The facts are that between February 2008 and April 2009, Stephen Lee was in contact with three different groups of people all of whom placed bets on the outcomes of his matches or on the outcomes of frames within his matches or on the exact score of his matches.
This took place in seven matches over four tournaments. The matches were Lee v Robertson, Lee v Fu and Lee v Doherty in the Malta Cup 2008 where there was betting on the exact score and the match outcomes. Lee v Hendry and Lee v King in the UK Championship 2008 where the betting was on the outcome of the first frame in each match. Lee v Selby in the China Open where there was betting on the match outcome. Lee v Day in the World Championship where there were bets on match outcome and the exact score. In this match there was 'in match' betting on the outcome of the frames in progress.
The bets were placed by three groups of people.
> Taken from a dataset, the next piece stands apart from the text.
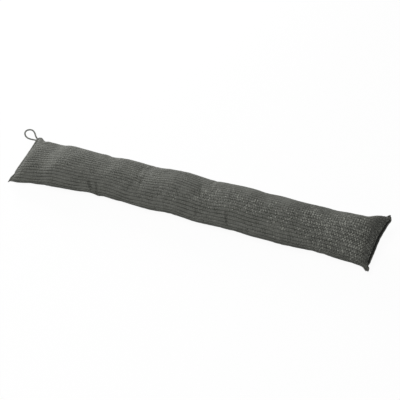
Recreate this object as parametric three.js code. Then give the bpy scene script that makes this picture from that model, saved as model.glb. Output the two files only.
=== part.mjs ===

The first were organised by his then sponsor who opened multiple betting accounts with various associates. These accounts were used to place the bets. The second group were coordinated by his then manager who placed almost identical bets. The third was an individual known to Lee who placed the same bets independently of the other two groups. Lee was in contact with the groups in the lead up to the matches in question and afterwards. In one case the person collected the successful bet and placed the half of the winnings into Lee's wife's bank account.
The total amount bet on these matches was in excess of £111,000 leading to winnings of over £97,000 for the persons placing the bets.
It is not clear how much Lee benefited from their activity or of his motivation to get involved in match fixing.
WPBSA Chairman Jason Ferguson said: "The WPBSA have a zero tolerance approach to match fixing. We have an extensive network of contacts across the world with the gambling industry and with bodies such as the International Centre for Sport Security and the Gambling Commission. This particular case was extremely difficult and complicated to bring to a hearing. We believe we have established the world's most sophisticated system in dealing with corruption in sport and we will take every step under the WPBSA Rules to deal with those responsible. Today's ruling is a stark warning to competitors in any sport who could become vulnerable in the future. Stephen Lee was the number 5 player in the world and had the opportunity to be part of snooker's great success story. His future participation in the sport is now in real doubt as he will face a significant sanction."
World Snooker chairman Barry Hearn believes the guilty verdict in Stephen Lee's case sounds a warning to any player tempted to engage in match-fixing - "We know everything".
Lee has been found guilty by the World Professional Billiards and Snooker Association of fixing seven matches in 2008 and 2009. His sanction will be announced next Tuesday, but WPBSA chairman Jason Ferguson warned "his future participation in the sport is now in real doubt".
And Hearn welcomed evidence of the sport's zero-tolerance approach to corruption.
He said: "I'm very happy that they've found that snooker is a clean sport, that we can react when somebody breaks our rules. Stephen Lee was world number five but he broke the rules.
"The message is quite clear. Stephen Lee was a very good snooker player, earning a great deal of money, and in today's world of more and more snooker events and more and more opportunities, what he's lost far outweighs the short-term gain that may have been involved at the time.
"That's the message to young players: we will watch every single game, we do employ a great integrity unit, the envy of most sports, we have a great relationship with gambling commissions around the world - we know everything.
"We will find out, we will pursue and they will get found out, and the punishment will follow.
"Without integrity in sport, there is no sport."
Outspoken world number 10 Mark Allen has not always seen eye to eye with Hearn, but agreed with his calls for a strong deterrent.
Allen wrote on Twitter: "It's took (sic) a long time but glad the Stephen Lee case is drawing to a close. Absolutely no place for that in our sport!! Lifetime ban I hope!!"
Three of the matches involved in Lee's case took place at the 2008 Malta Cup, the round-robin format of which creates the possibility of dead rubbers and, arguably, a greater risk of corruption.
However, Lee was also found guilty of fixing frames at the same year's UK Championship and a match against Ryan Day at the 2009 World Championship.
And Hearn said: "I think if you're mindful to go down this road, there are opportunities every time you take part in any competitive match.
"Round robins? Yes, arguably there's more opportunity, but frankly once you've gone down that road you can break rules in any match you choose - one of the cases was in the World Snooker Championship itself."
About the involvement of such a high-profile player - Lee has won five ranking titles stretching back to the 1998 Grand Prix - he added: "I'm disappointed more than shocked.
"We all know the problems in other sports - whether it be cricket, whether it be athletics - it seems to me that there are so many opportunities these days to break rules.
"Our job is to educate younger players to know the rules exist and to make sure that if they break the rules, the punishment should fit the crime. That is the zero tolerance within the sport of snooker."
India cricketer Sreesanth was recently banned for life for spot-fixing at the Indian Premier League, while track and field - and sprinting in particular - has suffered from a recent spate of failed drug tests.